Some have already declared the compromise dead, but the speaker of parliament, Nabih Berri, and Druze leader Walid Jumblatt are soldiering on, so to speak. There is a short cut-off point, with Roukoz scheduled to retire on 15 October. So unless a decision is reached by then, Lebanon may enter a political void in which none of the state institutions are functioning.

Certainly, this fear is part of the game of brinksmanship. But in Lebanon these days brinksmanship usually leads beyond the brink, and this time the dangers are worrisome.

Economically, Lebanon did not grow in the past year, with senior financial officials saying GDP growth was zero. This is alarming as the economic backbone of the country is the banking system, built on vast foreign currency reserves. For now reserves are high, but unless they expand by a certain percentage each year, banks become vulnerable. And with no growth and no government, the risk is real that Lebanon may enter a financial dark zone.

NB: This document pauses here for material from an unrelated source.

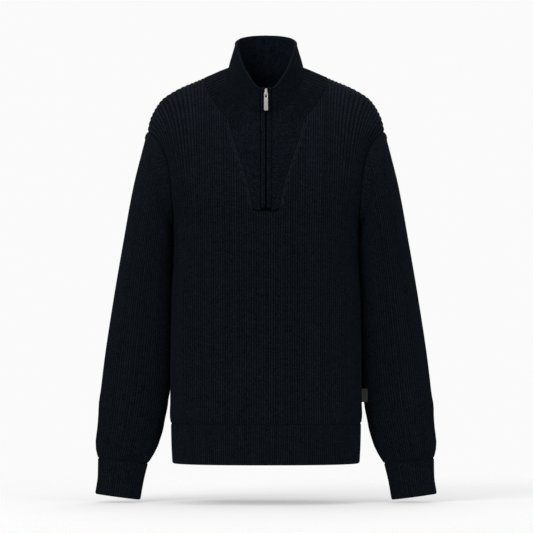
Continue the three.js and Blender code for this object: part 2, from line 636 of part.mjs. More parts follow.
function collarPiece() {
  const outAt = (place, share) => {
    const point = collarPoint(place, share);
    if (share < COLLAR_BASE_ROW) return bodyNormal(point);
    const step = 0.012;
    const [lo, hi] = [Math.max(0, place - step), Math.min(1, place + step)];
    const along = collarPoint(hi, share).sub(collarPoint(lo, share));
    if (place > 1 - step) along.set(-1, 0, 0);
    const up = collarPoint(place, Math.min(1, share + 0.1)).sub(collarPoint(place, share - 0.1));
    return along.cross(up).normalize();
  };
  const face = (c, r) => {
    const [place, hand] = c <= 1 ? [c, 1] : [2 - c, -1];
    const point = collarPoint(place, r);
    const side = place <= COLLAR_SIDE ? FRONT : BACK;
    if (r === 0) point.addScaledVector(offNeck(collarTrack.share(place), side), -NECK_GAP / 2);
    return { point: mirrored(point, hand), out: mirrored(outAt(place, r), hand) };
  };
  return clothWall({
    face, columns: roundNeck(ribPlaces(COLLAR_RIBS)), plain: roundNeck(COLLAR_PLAIN), rows: COLLAR_ROWS,
    thick: (r) => mix(CLOTH, COLLAR_CLOTH, THREE.MathUtils.smoothstep(r, 0.3, 0.7)),
    ribRise: FINE_RIB_RISE * 0.7,
  });
}

// The middle of the front seen from the side: how far the insert's outer face stands forward. Strips
// of the zip all bend at these heights, so that they lie against each other.
const FRONT_BENDS = [
  -251, -238, -222, -206, -190, -174, -158, -142, -126, -112, -100, -90, -81, -70, -59, -48, -36.5,
];
const standY = track([{ z: -81, y: -body.front(-81) }, { z: -60, y: -77 }, { z: -36.5, y: -78 }], "z", "y");
function frontY(z) {
  const i = Math.max(1, FRONT_BENDS.findIndex((bend) => bend >= z));
  const [low, high] = [FRONT_BENDS[i - 1], FRONT_BENDS[i]];
  const at = (bend) => (bend < -81 ? -body.front(bend) : standY(bend));
  return mix(at(low), at(high), (z - low) / (high - low));
}

// A strip that follows the middle of the front from foot to top. rounded lifts its middle.
function frontStrip({ from, to, foot, top, back, face, rounded = 0 }) {
  const wall = new Wall();
  const profile = [0, 0.2, 0.5, 0.8, 1].map((t) => ({ x: mix(from, to, t), y: face + rounded * Math.sin(Math.PI * t) }));
  const rows = [];
  for (const z of [foot, ...FRONT_BENDS.filter((bend) => bend > foot + 1 && bend < top - 1), top]) {
    const y = frontY(z);
    const ring = [...(rounded ? profile : [profile[0], profile.at(-1)]), { x: to, y: back }, { x: from, y: back }];
    rows.push(ring.map((p) => wall.add(new THREE.Vector3(p.x, y - p.y, z))));
    rows.at(-1).push(rows.at(-1)[0]);
  }
  wall.sheet(rows, false);
  const cap = (row, flip) => {
    for (let i = 1; i < row.length - 2; i++) wall.faces.push(...(flip ? [row[0], row[i], row[i + 1]] : [row[0], row[i + 1], row[i]]));
  };
  cap(rows[0], false);
  cap(rows.at(-1), true);
  return wall.geometry();
}

const slitHalf = SLIT / 2;
const welt = (hand) =>
  frontStrip({
    from: hand > 0 ? slitHalf : -slitHalf - WELT_WIDTH, to: hand > 0 ? slitHalf + WELT_WIDTH : -slitHalf,
    foot: WELT_FOOT_Z, top: WELT_TOP_Z, back: -CLOTH, face: WELT_RISE * 0.4, rounded: WELT_RISE * 0.6,
  });

const behind = -CLOTH - SEAM_GAP;
const tape = (hand) =>
  frontStrip({
    from: hand > 0 ? TAPE.inner : -TAPE.outer, to: hand > 0 ? TAPE.outer : -TAPE.inner,
    foot: TAPE.foot_z, top: TAPE.top_z, back: behind - TAPE.thick, face: behind,
  });

const chain = () =>
  frontStrip({
    from: -CHAIN.width / 2, to: CHAIN.width / 2, foot: CHAIN.foot_z, top: CHAIN.top_z,
    back: behind - CHAIN.thick, face: behind,
  });

// Metal pieces are joined from simple bodies.
const solids = await Module();
solids.setup();

function toSolid(geometry) {
  const bare = geometry.clone();
  bare.deleteAttribute("normal");
  bare.deleteAttribute("uv");
  const merged = mergeVertices(bare, 1e-5);
  return new solids.Manifold(
    new solids.Mesh({
      numProp: 3,
      vertProperties: new Float32Array(merged.attributes.position.array),
      triVerts: new Uint32Array(merged.index.array),
    }),
  );
}

function joined(geometries) {
  const whole = geometries.map(toSolid).reduce((a, b) => a.add(b));
  const mesh = whole.getMesh();
  const g = new THREE.BufferGeometry();
  g.setAttribute("position", new THREE.BufferAttribute(mesh.vertProperties, 3));
  g.setIndex(new THREE.BufferAttribute(mesh.triVerts, 1));
  g.computeVertexNormals();
  return g;
}

// A box between two corners.
function block(low, high) {
  const size = high.map((v, i) => v - low[i]);
  const g = new THREE.BoxGeometry(...size);
  return g.translate(...low.map((v, i) => v + size[i] / 2));
}

// A flat outline in x and z, with its front at y and its back thick behind it.
function plateOf(outline, y, thick, window) {
  const shape = new THREE.Shape(outline.map(([x, z]) => new THREE.Vector2(x, z)));
  if (window) shape.holes.push(new THREE.Path(window.map(([x, z]) => new THREE.Vector2(x, z))));
  const g = new THREE.ExtrudeGeometry(shape, { depth: thick, bevelEnabled: false });
  return g.rotateX(Math.PI / 2).translate(0, y + thick, 0);
}

const weltFaceY = frontY(HINGE_Z) - WELT_RISE;
const plateY = weltFaceY - SEAM_GAP - PLATE.thick; // the plate's front
const hingeY = plateY - BRIDGE.inside_deep / 2;

function slider() {
  const [w, t] = [PLATE.wide / 2, PLATE.top_wide / 2];
  const plate = plateOf(
    [[-t, PLATE.top_z], [-w, PLATE.top_z - 3.4], [-w, PLATE.foot_z + 2], [-w + 0.8, PLATE.foot_z],
      [w - 0.8, PLATE.foot_z], [w, PLATE.foot_z + 2], [w, PLATE.top_z - 3.4], [t, PLATE.top_z]],
    plateY, PLATE.thick,
  );
  const coreBack = frontY(HINGE_Z) - behind + CHAIN.thick;
  const core = block([-CORE_WIDE / 2, plateY + 0.2, PLATE.foot_z], [CORE_WIDE / 2, coreBack, PLATE.top_z - 1]);
  const out = plateY - BRIDGE.inside_deep;
  const leg = (z) =>
    block([-BRIDGE.wide / 2, out - BRIDGE.bar, z], [BRIDGE.wide / 2, plateY + 0.2, z + BRIDGE.bar]);
  const arch = block(
    [-BRIDGE.wide / 2, out - BRIDGE.bar, BRIDGE.foot_z], [BRIDGE.wide / 2, out, BRIDGE.top_z],
  );
  return joined([plate, core, leg(BRIDGE.foot_z), leg(BRIDGE.top_z - BRIDGE.bar), arch]);
}

function pull() {
  const [w, c, v] = [PULL.wide / 2, PULL.corner, PULL.window_wide / 2];
  const top = HINGE_Z + PULL.bar / 2;
  const outline = [[-w + c, PULL.foot_z], [-w, PULL.foot_z + c], [-w, top - c], [-w + c, top],
    [w - c, top], [w, top - c], [w, PULL.foot_z + c], [w - c, PULL.foot_z]];
  const low = PULL.window_foot_z;
  const window = [[-v, low], [v, low], [v, top - PULL.bar], [-v, top - PULL.bar]];
  return plateOf(outline, hingeY - PULL.thick / 2, PULL.thick, window);
}

const label = () =>
  block([LABEL.inner_x, LABEL.y, LABEL.foot_z], [LABEL.outer_x, LABEL.y + LABEL.thick, LABEL.top_z]);

// Group and pieces.
const sweater = new THREE.Group();

function addPiece(name, geometry, colour, { roughness = 0.95, metalness = 0 } = {}) {
  const piece = new THREE.Mesh(geometry, new THREE.MeshStandardMaterial({ color: colour, roughness, metalness }));
  piece.name = name;
  sweater.add(piece);
  return piece;
}

addPiece("front_panel", bodyPanel(FRONT), COLOURS.body);
addPiece("back_panel", bodyPanel(BACK), COLOURS.body);
addPiece("hem_band", hemBand(), COLOURS.body);
for (const [word, hand] of [["left", 1], ["right", -1]]) {
  addPiece(`sleeve_${word}`, sleeve(hand), COLOURS.sleeve);
  addPiece(`cuff_${word}`, cuff(hand), COLOURS.sleeve);
  addPiece(`zip_welt_${word}`, welt(hand), COLOURS.collar);
  addPiece(`zip_tape_${word}`, tape(hand), COLOURS.tape);
}
addPiece("collar", collarPiece(), COLOURS.collar);
addPiece("zip_chain", chain(), COLOURS.tape);
addPiece("zip_slider", slider(), COLOURS.metal, { roughness: 0.35, metalness: 0.9 });
addPiece("zip_pull", pull(), COLOURS.metal, { roughness: 0.35, metalness: 0.9 });
addPiece("side_label", label(), COLOURS.label);

export default sweater;
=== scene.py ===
"""Dresses the quarter zip sweater for a picture: rib knit panels, sleeves and collar, zip, pull and label.

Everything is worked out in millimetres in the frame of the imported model, with the front facing -Y
and +Z up, and is turned into metres when a mesh is made.
"""
import logging
import math
from dataclasses import dataclass, field
from enum import Enum
from typing import Sequence

import bpy
import numpy as np
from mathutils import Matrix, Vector


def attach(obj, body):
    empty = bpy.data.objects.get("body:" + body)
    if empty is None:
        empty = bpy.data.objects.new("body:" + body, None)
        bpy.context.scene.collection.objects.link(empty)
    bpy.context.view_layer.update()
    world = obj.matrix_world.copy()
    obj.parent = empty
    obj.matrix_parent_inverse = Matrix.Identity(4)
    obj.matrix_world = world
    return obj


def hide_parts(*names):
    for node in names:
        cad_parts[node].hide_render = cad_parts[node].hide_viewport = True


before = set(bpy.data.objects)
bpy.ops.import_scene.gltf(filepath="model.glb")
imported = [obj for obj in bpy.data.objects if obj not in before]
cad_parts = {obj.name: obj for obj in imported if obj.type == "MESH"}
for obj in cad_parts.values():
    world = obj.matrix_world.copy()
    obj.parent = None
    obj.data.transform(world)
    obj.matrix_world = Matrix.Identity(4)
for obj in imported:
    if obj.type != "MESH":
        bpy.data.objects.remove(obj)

LOG = logging.getLogger("sweater")
MM = 0.001
FRONT, BACK = -1, 1
SPLINE_STEPS = 40  # chords between two points of a spline
SECTION_CHORDS = 48  # chords in a quarter of a level section
ROUND_OFF = 1e-9


# Tables and smooth curves

@dataclass(frozen=True)
class Track:
    """A smooth curve without overshoot through a table: a monotone cubic, level outside the table."""

    at: tuple[float, ...]
    value: tuple[float, ...]

    def __call__(self, v: np.ndarray | float) -> np.ndarray:
        """The curve's value.

        Args:
            v: Where to read the curve, one number or an array of any shape.

        Returns:
            The values, in the shape of v. Each span is the Hermite cubic whose end slopes are the
            harmonic means of the neighbouring spans' slopes.
        """
        x, y = np.array(self.at, float), np.array(self.value, float)
        h, slope = np.diff(x), np.diff(y) / np.diff(x)
        w0, w1 = 2 * h[1:] + h[:-1], h[1:] + 2 * h[:-1]
        same = slope[:-1] * slope[1:] > 0
        with np.errstate(divide="ignore", invalid="ignore"):
            inner = np.where(same, (w0 + w1) / (w0 / slope[:-1] + w1 / slope[1:]), 0)
        tangent = np.concatenate([[slope[0]], inner, [slope[-1]]])
        v = np.clip(np.asarray(v, float), x[0], x[-1])
        i = np.clip(np.searchsorted(x, v, side="right") - 1, 0, len(x) - 2)
        t = (v - x[i]) / h[i]
        t2, t3 = t * t, t * t * t
        return ((2 * t3 - 3 * t2 + 1) * y[i] + (t3 - 2 * t2 + t) * h[i] * tangent[i]
                + (3 * t2 - 2 * t3) * y[i + 1] + (t3 - t2) * h[i] * tangent[i + 1])


def tracks(names: str, rows: Sequence[Sequence[float]]) -> dict[str, Track]:
    """Curves through the columns of a table, over its first column.

    Args:
        names: The names of the second and later columns, with spaces between.
        rows: The table's rows.

    Returns:
        One curve for each named column.
    """
    columns = list(zip(*rows))
    return {name: Track(columns[0], columns[i + 1]) for i, name in enumerate(names.split())}


def mix(a: np.ndarray | float, b: np.ndarray | float, t: np.ndarray | float) -> np.ndarray | float:
    """The value a share t of the way from a to b."""
    return a + (b - a) * t


def smooth(v: np.ndarray, low: float, high: float) -> np.ndarray:
    """A soft step from 0 at low to 1 at high."""
    t = np.clip((v - low) / (high - low), 0, 1)
    return t * t * (3 - 2 * t)


def unit(v: np.ndarray) -> np.ndarray:
    """Directions of length 1."""
    return v / np.maximum(np.linalg.norm(v, axis=-1, keepdims=True), ROUND_OFF)


def lengths(path: np.ndarray) -> np.ndarray:
    """How far each point of a path lies from its start, along the path."""
    return np.concatenate([[0], np.cumsum(np.linalg.norm(np.diff(path, axis=0), axis=1))])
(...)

Promoting Roukoz poses problems for the military hierarchy. It is also opposed by the defense minister and the Consultative Gathering founded by former President Michel Suleiman. They may even be right if we apply a strictly institutional approach.

However, their argument ignores what may happen to the country if no agreement is reached. They might argue that it is not up to them to bend to Aoun’s and Hezbollah’s blackmail. Perhaps, but they joined a government in 2014 that many at the time knew would fill the long vacuum both were expected to create by not electing a president. In other words they covered then for what was Hezbollah’s and Aoun’s impending blackmail.

Nor has their stance on isolating the military from politics always been respected. In 2008 a majority voted Suleiman into office, though one member of the Consultative Gathering, Boutros Harb, abstained, considering it unconstitutional.

Harb would answer that Suleiman’s election and Roukoz’s appointment are different issues. The first is a political and constitutional matter, while the second involves the internal rules of the army. Perhaps, but the nuance is lost on most Lebanese. Suleiman’s promotion as army commander was itself controversial in the military, pushed as it was by Syria, so the sharp line between what is political and what is strictly military has been violated before with the politicians’ approval.

Lebanon is in extraordinary circumstances today. This may not be a good argument for purists, but a collapse of the political system is the worst alternative of all. If Roukoz is the key to a deal, use him. Otherwise the door to a solution may remain permanently closed and we will regret this opportunity lost.